Comment by sweetgum Tue Aug 5 10:27:55 2014
When we bought our land, we had Bee Balm (Oswego) already there and I love it. It spreads a bit, but not like mint. Makes a great tea, too, and it's very hard to kill. Put it in a sunny, well ventilated spot since it sometimes molds.
Comment by Faith T Tue Aug 5 10:30:16 2014

I agree, sunflowers and red runner beans are great. I wonder with your zone if tulips would survive the wet ground. They are plant and forget. Some day I will get some flowering ground cover in. The kind that can be walked on I between the aisles.

Comment by Kathleen Tue Aug 5 10:45:48 2014
I too love marigolds, bright and cheerful. Also, I like a variety of day lillies, because once planted I never, ever think about taking care of them again, they spread slowly, and the blooms are beautiful. In dry sunny areas portulacca blooms all summer long with no attention at all, and it doesn't invade as the wild versions do.
Comment by Maggie Turner Tue Aug 5 11:00:59 2014

Mark --- In my ultra-low-work method, marigolds have failed to come up in the past. However, I am trying them again this year, courtesy of a 10 cent pack of seeds from the Dollar Store, and they look like we might actually get blooms...

Sweetgum --- I've wanted to grow borage, but the one time I tried them, they didn't survive the extreme neglect I give flowers. However, if you find them pretty easy, it might be worth starting a few in flats just to get them going on the farm, now that our vegetable garden is more in control than it was in early years. I'm now willing to give flowers 5% of the attention they deserve instead of 1%.... :-)

I did grow cosmos for a year or two, and they survived my extreme neglect. But the plants tend to fall over, which puts them out of my ultra-low-work category. Maybe worth growing again now that I have spots up against the side of the house, though....

We do grow poppies for seeds, and I had columbine and fennel going for a while until I mowed over them. (Oops.) Maybe I should start those again. :-)

Faith --- I just realized I had a typo in my post where I mentioned "echinacea and coneflowers" (which are the same thing) instead of "echinacea and bee balm. I agree --- bee balm is an awesome easy flower!

Kathleen --- I think we might have a tulip or two, but they fade fast in our climate. They definitely are plant-it-and-forget-it, though.

Maggie --- I've always felt daylilies were too invasive --- in my mom's yard, they have to be ripped back so they don't take over the world.

I'd never even heard of portulacca (I know nothing about ornamental flowers). We don't have many dry, sunny areas, but that would be possible. :-)

Comment by anna Tue Aug 5 12:45:46 2014

Here is a list of flowers that have survived fairly severe neglect in our yard: Daffodils, bachelor buttons, yarrow, thyme, blanket flower, shasta daisy, purple cone flower, cosmos, black eyed susan, maypop, sun flowers, zinnias and this year is our first for scarlet runner beans and sunchokes. I'm sure I missed some in there too. We started many more from broadcasting seeds but they either didn't survive more than a year or couldn't survive the heat.

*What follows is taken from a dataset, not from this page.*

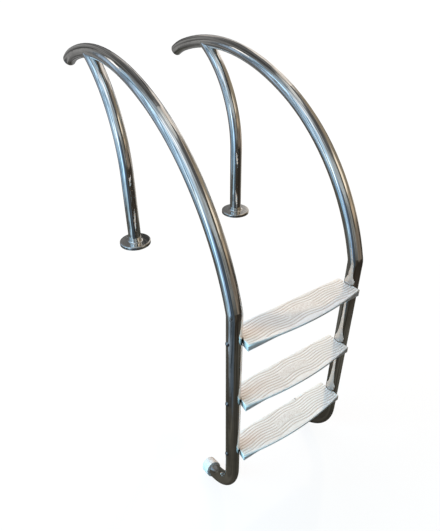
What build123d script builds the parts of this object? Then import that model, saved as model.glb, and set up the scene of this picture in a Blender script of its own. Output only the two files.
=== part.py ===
from build123d import *
import math
import os

# In-pool ladder with three treads. Two bent tube rails arch over the deck, each carried there by a
# bent post on a round base, and their straight legs hang in the water with the treads between them.
# Lengths are in millimetres. The origin is on the deck, at the centre of the left base plate's
# underside. +X runs along the treads to the right-hand rail, +Y points over the deck, away from the
# water, and +Z is up. The pool is on the -Y side.

# Tube and layout
tube_d = 48.3
tube_wall = 1.65
rail_spacing = 483.0      # between the two rails' axes
reach = 670.0             # from the post's axis at the deck to the leg's axis

# Rail, from the bumper end up, over the crest and down to the tip
stub_length = 30.0        # straight end of the tube, inside the bumper
elbow_radius = 178.8
elbow_angle = 72.5
leg_below_treads = 121.4  # from the lowest tread's top down to the elbow
kink_above_treads = 75.0  # from the highest tread's top up to the kink
kink_radius = 60.0
kink_angle = 16.5
bow_low_radius = 760.0
bow_low_angle = 45.6
bow_high_radius = 967.0
bow_high_angle = 42.0
tip_radius = 328.0
tip_angle = 13.7

# Post
post_landing = 228.0      # how far the post has leant over the deck where it meets the rail's axis
post_radius = 452.0
weld_gap = 0.3            # between the coped post and the rail

# Base: a plate on the deck under a pressed cover
plate_d = 108.0
plate_thickness = 6.0
screw_hole_d = 9.0
screw_circle_d = 82.0
screw_count = 4
cover_d = 120.0
cover_height = 13.0
cover_wall = 1.6
cover_edge_radius = 4.0
cover_neck_height = 8.0   # above the cover's flat top
cover_flare_radius = 5.5  # between the flat top and the neck
fit_gap = 0.3             # between pieces that slide over or into one another

# Tip cap and rubber bumper
cap_height = 9.0
cap_spigot = 12.0
bumper_wall = 5.5
bumper_floor = 11.6       # thickness of the closed end, below the tube
bumper_edge_radius = 5.0

# Treads
tread_count = 3
tread_pitch = 254.0
first_tread_top = 14.5
tread_depth_front = 47.0  # from the leg's axis to the front corners
tread_depth_rear = 40.0
tread_bow = 22.0          # how far the middle of the front edge stands out past its corners
tread_height = 25.0
lip_height = 6.0          # upright part of the front edge, above the face that slants back
horn_length = 10.2        # how far the front corners reach past the inside of the tube
heel_length = 3.8         # the same at the rear corners
notch_slack = 3.85        # how much the notch's radius exceeds the tube's
tread_skin = 4.0
end_block = 13.0
rib_thickness = 3.0
rib_count = 7
nosing_radius = 2.5
rear_corner_radius = 8.0

# Tread bolts
bolt_d = 8.0
bolt_hole_gap = 0.3
bolt_below_top = 13.5
bolt_head_d = 16.0
bolt_head_height = 5.0
bolt_tail = 3.0
nut_width = 13.0
nut_height = 6.5
thread_gap = 0.1

# Worked out from the values above
tube_r = tube_d / 2
bore_r = tube_r - tube_wall
leg_y = -reach
tread_tops = [first_tread_top - i * tread_pitch for i in range(tread_count)]
kink_z = tread_tops[0] + kink_above_treads
elbow_z = tread_tops[-1] - leg_below_treads
notch_r = tube_r + notch_slack
end_wall_x = rail_spacing / 2 - tube_r - fit_gap
cavity_x = end_wall_x - end_block

parts = {}
ALONG_X = Rotation(0, 90, 0)
UPWARD = (Align.CENTER, Align.CENTER, Align.MIN)
DOWNWARD = (Align.CENTER, Align.CENTER, Align.MAX)


def frame_at(line, t):
    """Plane across a path at the fraction t of its length, facing along the path."""
    return Plane(origin=line @ t, z_dir=line % t)


def stretch_of_pipe(line, section):
    """Carry a flat section, drawn about its own origin, along one straight or arc."""
    start = frame_at(line, 0) * section
    if line.geom_type == GeomType.LINE:
        return extrude(start, line.length, dir=line % 0)
    axis = Axis(line.arc_center, (line @ 0 - line.arc_center).cross(line % 0))
    return revolve(start, axis, math.degrees(line.length / line.radius))


def pipe(lines, outer_r, inner_r=0):
    """Round bar or tube along a chain of straights and arcs that run into one another."""
    section = Circle(outer_r)
    if inner_r > 0:
        section -= Circle(inner_r)
    return Part() + [stretch_of_pipe(line, section) for line in lines]


def dome(radius, height):
    """Cap of a ball, standing on z = 0."""
    ball_r = (radius ** 2 + height ** 2) / (2 * height)
    return Pos(0, 0, height - ball_r) * Sphere(ball_r) & Cylinder(2 * radius, 2 * height, align=UPWARD)


# The rail

def rail_lines():
    """The stretches of the rail's axis in the plane x = 0."""
    with BuildLine(Plane.YZ):
        elbow = JernArc((leg_y, elbow_z), (0, -1), elbow_radius, elbow_angle)
        stub = Line(elbow @ 1, elbow @ 1 + stub_length * (elbow % 1))
        leg = Line((leg_y, elbow_z), (leg_y, kink_z))
        kink = JernArc(leg @ 1, leg % 1, kink_radius, -kink_angle)
        bow_low = JernArc(kink @ 1, kink % 1, bow_low_radius, -bow_low_angle)
        bow_high = JernArc(bow_low @ 1, bow_low % 1, bow_high_radius, -bow_high_angle)
        tip = JernArc(bow_high @ 1, bow_high % 1, tip_radius, -tip_angle)
    return {"stub": stub, "elbow": elbow, "leg": leg, "kink": kink,
            "bow_low": bow_low, "bow_high": bow_high, "tip": tip}


def rail_tube(lines):
    """One bent tube with the tread bolts' holes through it."""
    tube = pipe(lines.values(), tube_r, bore_r)
    for top in tread_tops:
        hole = Cylinder(bolt_d / 2 + bolt_hole_gap, 2 * tube_d)
        tube -= Pos(0, leg_y, top - bolt_below_top) * ALONG_X * hole
    return tube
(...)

Comment by Brian Tue Aug 5 13:19:11 2014

Do blue flowers attract bees? Irises and bluebells (I have those from Mass. so they are not Va. bluebells), I'll add, since they are perennials. Ground ivy is special, for me, because of its spicy smell, but I guess you call it a weed. (I wanted to try larkspur, but didn't this year.)

Don't forget the good white bells on comfrey. and flowers on the mint family.

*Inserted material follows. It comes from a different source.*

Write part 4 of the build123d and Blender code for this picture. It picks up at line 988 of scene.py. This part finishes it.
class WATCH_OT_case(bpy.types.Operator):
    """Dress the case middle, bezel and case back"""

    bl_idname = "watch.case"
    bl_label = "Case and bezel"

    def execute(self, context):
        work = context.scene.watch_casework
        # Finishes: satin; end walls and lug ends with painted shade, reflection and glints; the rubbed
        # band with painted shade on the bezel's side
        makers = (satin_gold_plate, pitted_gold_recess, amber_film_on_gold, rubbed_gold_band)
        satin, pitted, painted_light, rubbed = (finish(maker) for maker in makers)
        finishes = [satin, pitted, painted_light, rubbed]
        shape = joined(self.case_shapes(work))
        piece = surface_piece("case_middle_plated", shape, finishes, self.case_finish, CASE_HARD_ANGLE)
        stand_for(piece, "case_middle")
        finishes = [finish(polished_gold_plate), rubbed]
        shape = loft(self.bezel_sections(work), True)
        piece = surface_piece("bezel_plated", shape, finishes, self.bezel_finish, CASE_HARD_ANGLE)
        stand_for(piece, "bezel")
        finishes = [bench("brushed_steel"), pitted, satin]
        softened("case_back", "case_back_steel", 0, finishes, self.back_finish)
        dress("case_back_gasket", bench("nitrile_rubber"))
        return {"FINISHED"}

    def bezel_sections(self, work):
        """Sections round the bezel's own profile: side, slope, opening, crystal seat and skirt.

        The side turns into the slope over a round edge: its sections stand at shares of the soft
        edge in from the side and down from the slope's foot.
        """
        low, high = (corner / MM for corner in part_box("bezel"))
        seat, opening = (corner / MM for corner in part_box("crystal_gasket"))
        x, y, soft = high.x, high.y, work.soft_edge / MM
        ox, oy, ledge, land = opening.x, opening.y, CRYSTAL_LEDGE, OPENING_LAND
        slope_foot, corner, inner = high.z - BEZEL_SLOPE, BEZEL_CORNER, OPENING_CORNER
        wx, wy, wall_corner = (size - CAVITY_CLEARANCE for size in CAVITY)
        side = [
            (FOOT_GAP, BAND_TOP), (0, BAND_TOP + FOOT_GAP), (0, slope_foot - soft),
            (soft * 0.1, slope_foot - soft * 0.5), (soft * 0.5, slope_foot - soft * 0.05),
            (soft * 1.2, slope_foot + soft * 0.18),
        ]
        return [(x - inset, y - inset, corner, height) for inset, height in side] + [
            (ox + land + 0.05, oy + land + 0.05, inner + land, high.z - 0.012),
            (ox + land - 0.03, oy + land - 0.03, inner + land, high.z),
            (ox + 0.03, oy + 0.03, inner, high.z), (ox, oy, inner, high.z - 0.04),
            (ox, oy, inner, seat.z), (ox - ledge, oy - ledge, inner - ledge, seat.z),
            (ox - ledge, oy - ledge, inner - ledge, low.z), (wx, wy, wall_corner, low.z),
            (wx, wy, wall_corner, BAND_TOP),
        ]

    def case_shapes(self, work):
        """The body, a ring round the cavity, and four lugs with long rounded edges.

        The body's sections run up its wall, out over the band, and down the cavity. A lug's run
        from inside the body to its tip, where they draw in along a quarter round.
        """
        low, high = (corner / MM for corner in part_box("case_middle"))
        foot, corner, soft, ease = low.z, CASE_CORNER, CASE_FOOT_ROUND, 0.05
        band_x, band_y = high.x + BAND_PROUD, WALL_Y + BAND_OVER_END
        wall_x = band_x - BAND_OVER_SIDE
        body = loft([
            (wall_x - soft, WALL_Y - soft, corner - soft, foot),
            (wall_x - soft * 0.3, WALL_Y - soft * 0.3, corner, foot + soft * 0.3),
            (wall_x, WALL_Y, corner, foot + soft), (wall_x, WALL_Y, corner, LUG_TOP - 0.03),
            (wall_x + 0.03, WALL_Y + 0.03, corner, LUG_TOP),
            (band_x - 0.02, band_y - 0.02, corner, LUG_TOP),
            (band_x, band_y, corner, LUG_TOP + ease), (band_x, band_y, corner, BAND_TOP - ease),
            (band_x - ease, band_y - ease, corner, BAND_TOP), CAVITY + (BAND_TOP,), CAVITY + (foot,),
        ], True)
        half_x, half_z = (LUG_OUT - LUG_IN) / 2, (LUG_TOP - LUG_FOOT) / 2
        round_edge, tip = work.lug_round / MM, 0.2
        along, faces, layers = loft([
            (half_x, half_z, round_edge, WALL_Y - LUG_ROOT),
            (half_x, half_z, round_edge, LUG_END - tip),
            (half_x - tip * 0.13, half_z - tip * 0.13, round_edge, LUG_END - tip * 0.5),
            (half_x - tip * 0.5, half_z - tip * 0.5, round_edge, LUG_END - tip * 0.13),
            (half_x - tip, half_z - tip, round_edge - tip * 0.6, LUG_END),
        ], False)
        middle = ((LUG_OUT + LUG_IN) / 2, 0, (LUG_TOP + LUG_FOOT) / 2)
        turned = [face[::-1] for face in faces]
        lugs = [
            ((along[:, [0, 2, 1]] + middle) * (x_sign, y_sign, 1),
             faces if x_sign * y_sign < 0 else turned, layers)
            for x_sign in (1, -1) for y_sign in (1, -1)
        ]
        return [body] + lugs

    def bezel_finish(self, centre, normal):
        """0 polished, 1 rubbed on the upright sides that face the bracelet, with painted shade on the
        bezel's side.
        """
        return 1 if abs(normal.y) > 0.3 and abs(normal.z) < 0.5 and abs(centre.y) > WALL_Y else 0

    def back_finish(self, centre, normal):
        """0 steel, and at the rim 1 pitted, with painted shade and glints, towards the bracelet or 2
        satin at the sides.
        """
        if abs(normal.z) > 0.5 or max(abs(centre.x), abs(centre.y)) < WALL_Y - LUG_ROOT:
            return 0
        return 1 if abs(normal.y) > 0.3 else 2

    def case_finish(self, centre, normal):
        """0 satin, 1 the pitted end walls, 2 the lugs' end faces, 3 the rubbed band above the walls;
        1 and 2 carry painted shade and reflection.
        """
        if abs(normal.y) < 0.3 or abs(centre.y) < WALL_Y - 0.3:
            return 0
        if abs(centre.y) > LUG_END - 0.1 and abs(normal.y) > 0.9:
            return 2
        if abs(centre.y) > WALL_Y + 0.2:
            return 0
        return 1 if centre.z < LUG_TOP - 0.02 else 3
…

Phlox is special, to me, not the wild, but the tame, which will come back.

Comment by adrianne Tue Aug 5 18:16:09 2014
Add Day lilies and Shasta Daises. Also, but they will take over and spread every where are Jerusalem Artichokes.
Comment by Gerry Tue Aug 5 19:00:58 2014
Black eyed susans and phlox are 2 easy perennials that spread but not invasively and require no care. I grow salvia coccinea an easy annual that self seeds and hummingbirds love it - happy to send you some seed if you want. 4 o'clocks are super easy and require no care, i have the fuschia colored ones if you want seed. I'm in the NC mtns so we have similar climates.
Comment by Katherine Tue Aug 5 22:44:40 2014
Forget me nots are great ground cover plants, they spread easily. I would gladly send some, they are very hardy. I also like dianthus it blooms twice, again it is a low grower. Then Brown eyed Susan's and zinnias for later color and height. Blazing star is nice and blooms later. I have coriopsis that is a great late summer boom pretty yellow flowers. If you try to think of what blooms when, and different heights, you can plant and let it all fill in. Email me if you want forget me nots
Comment by lisa Wed Aug 6 20:38:45 2014
the way i looked at it is that i am trying to be good to myself by growing my own food and also i am trying to be good to the earth....and so i try to plant native plantings....and the plus side of that is native plantings really shouldnt need any babying - low maintenance at its finest as in i do nothing with them. i dont baby any of my plants - be they for food or beauty. anyway, i dont know your area.....but ive got milkweed (for the monarchs), jewelweed (for poison ivy), coneflowers, black eyed susans, joe pye weed, wild bergamot, prairie blazing star, etc etc etc. chicory grows all over - not sure if thats native but i love it....i do love my day lilies too.